Shortly after, Jenny correctly answered the second Daily Double in 50s TV to jump up to $4,000.
Jim and I battled back and forth to catch up. With only four questions left, Jenny hit her third Daily Double of the day, wagered her $4,000…AND GOT IT WRONG LIKE AN IDIOT. She got one more $1,000 question right to make it anyone’s game.
Heading into Final Jeopardy Jenny was at $1,000, I was at $3,600 and Jim was at $4,700. Then things got weird.
The screen showed “OUR FINAL CATEGORY IS: COLONIAL AMERICA” “JIM IT IS YOUR TURN FOR FINAL JEOPARDY”. It then SHOWED ME HOW MUCH JIM WAGERED ($3,700) and showed him submitting an answer. Then it was my turn?

I was flustered, confused. I didn’t have time to think. I should have done the math and wagered enough to leave me more than $1,000 in case Jim and I both got it wrong. Instead, I wagered it all.
“This state was the furthest south of the original 13 colonies.” FUCK IF I KNOW. Vermont? No. New Hampshire? No. Maybe Rhode Island? Yeah. Yeah! No one thinks of Rhode Island. I submitted Rhode Island.

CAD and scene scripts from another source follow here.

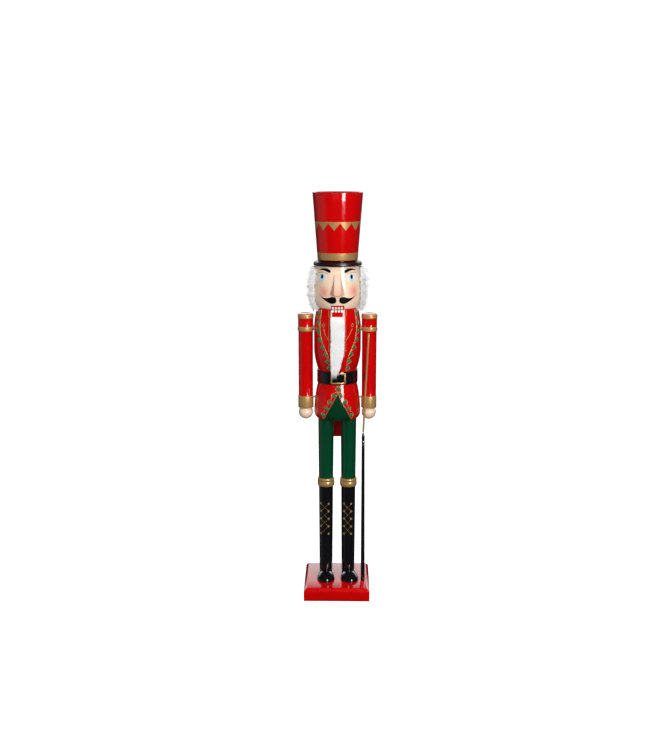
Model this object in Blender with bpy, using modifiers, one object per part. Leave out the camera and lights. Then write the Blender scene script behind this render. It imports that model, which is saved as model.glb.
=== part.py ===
"""Wooden nutcracker figure: a turned soldier on a base board, with a lever that works its jaw.

Lengths below are millimetres and angles are degrees. The body's axis is x = 0, y = 0, the base
stands on z = 0, and the figure faces -Y, so its own left hand is at +X.
"""

import math

import bmesh
import bpy
from mathutils import Matrix, Vector

MM = 0.001

# Fits
GAP = 0.3
OVERCUT = 5.0  # how far a cutter runs on past the face it opens
LEVER_SIDE_GAP = 0.5
LEVER_TOP_GAP = 0.7
LEVER_BACK_GAP = 0.9

# Base board
BASE_WIDTH = 98.0
BASE_DEPTH = 113.0
BASE_THICKNESS = 19.5
BASE_CHAMFER = 4.3

# Legs, turned dowels that stand on the base
LEG_LENGTH = 248.9
LEG_SPREAD = 33.6
LEG_FOOT_RADIUS = 9.8
LEG_KNEE_RADIUS = 10.75
LEG_HIP_RADIUS = 11.7
KNEE_HEIGHT = 143.6
KNEE_BAND_HEIGHT = 12.4
KNEE_BAND_WALL = 0.9
KNEE_BAND_SPLIT = 0.6
KNEE_BEAD = 0.5
LEG_SCREW_RADIUS = 1.9
LEG_SCREW_HEAD_RADIUS = 4.0
LEG_SCREW_HEAD_HEIGHT = 2.6
LEG_SCREW_SINK = 1.2
LEG_SCREW_GRIP = 26.0
SCREW_POINT = 3.0
LEG_DOWEL_RADIUS = 4.0
LEG_DOWEL_LENGTH = 24.0

# Shoes, half eggs in front of the legs
SHOE_WIDTH = 27.4
SHOE_HEIGHT = 12.3
SHOE_TOE = 17.7
SHOE_HEEL = 22.7
SHOE_BALL = 14.7
SHOE_CUT = 2.5
SHOE_TOE_OUT = {"left": 9.0, "right": 0.0}

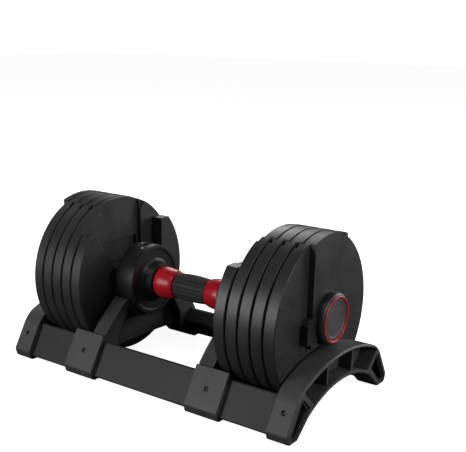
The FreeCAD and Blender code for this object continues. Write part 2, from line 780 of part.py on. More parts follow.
def cradleBracket(label, turned):
    # two sleeves joined by a beam with a round saddle for the hub, open on the grip's side
    body = newBody(label)
    sleeves = newSketch(body, "YZ_Plane", "cradleInner")
    side = [sleeveHeel, sleeveToe, sleeveOuter, sleeveTop, sleeveInner]
    outline(sleeves, side)
    outline(sleeves, otherSide(side))
    extrude(body, "Pad", sleeves, "cradleOuter - cradleInner")
    roundToes(body, "cradleOuter - cradleInner")
    beam = newSketch(body, "YZ_Plane", "cradleInner")
    saddle = "hubRadius + saddleClear"
    tip = ("saddleTip", "-sqrt((%s)^2 - saddleTip^2)" % saddle, saddle, -1)
    half = [("28", "-cradleFoot"), ("50", "-cradleFoot - 1"), ("railSideY - 1", "-cradleFoot - 2"),
            ("railSideY + 8", "-cradleFoot - 6"), ("sleeveTopY - 4", "-sleeveTopZ - 8"),
            ("sleeveTopY - 4", "-sleeveTopZ - 0.5"), ("68", "-37.5"), ("saddleTip + 5", "-18.5"), tip]
    outline(beam, mirrored(half))
    extrude(body, "Pad", beam, "cradleArchEnd - cradleInner")
    recess = newSketch(body, "YZ_Plane", "cradleInner")
    roof = "hubRadius + saddleClear + lipThickness + 0.8"
    bite = ("saddleTip", "-sqrt((%s)^2 - saddleTip^2)" % roof, roof, -1)
    outline(recess, mirrored([("sleeveInnerY - 3", "-trayHeight - 1"), ("sleeveInnerY - 3", "-60"), bite]))
    extrude(body, "Pocket", recess, "cradleArchEnd - cradleInner - webThickness", True)
    padSeats(body, cradleScrewX)
    sleeveHoles(body, cradleScrewX)
    place(body, "0", turned)
    return keep(body)


def rail(label, turned):
    body = newBody(label)
    sketch = newSketch(body, "YZ_Plane", "-railHalf")
    outline(sketch, railOutline)
    extrude(body, "Pad", sketch, "2 * railHalf")
    length = size("2 * railHalf")
    dress(body, "Fillet", "2", lambda edge: abs(edge.Length - length) < 1e-6)
    hollow = newSketch(body, "YZ_Plane", "-railHalf - 1")
    outline(hollow, scaled(railOutline, "railWall"))
    extrude(body, "Pocket", hollow, "2 * railHalf + 2", True)
    centres = ["-(%s)" % endScrewX, "-(%s)" % cradleScrewX, cradleScrewX, endScrewX]
    faceDrill(body, 1, centres, "screwRadius + 0.2", "12")
    place(body, "0", turned)
    return keep(body)


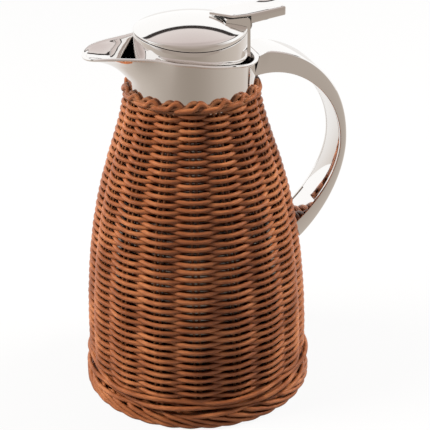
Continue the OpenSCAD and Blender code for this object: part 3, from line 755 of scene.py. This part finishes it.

Jenny wagered all of her money.
The screen flashed “Georgia.”
Wait, was that Jenny’s answer or the correct answer? The game said Jenny was incorrect. The game then said I was incorrect. Jim? That son of a bitch nailed it. Was it Georgia? A quick Google search reveals that yes, Georgia was the furthest south of the 13 colonies. Wow. Fuck you, Jim. I had no idea the colonies went that far South.

Then the Jeopardy theme just plays on repeat until you hit the Start button to go back to the main menu.
All in all, it was a pretty good representation of Jeopardy. It took about 30 minutes to play a game, surprisingly accurate to the real show. There definitely could have been a bit more pizzazz in the animations and there could have been a better way to input answers. Final Jeopardy was an absolute mess though. I don’t know what the hell that was.
Is this supposed to be a review? 3 outta 5.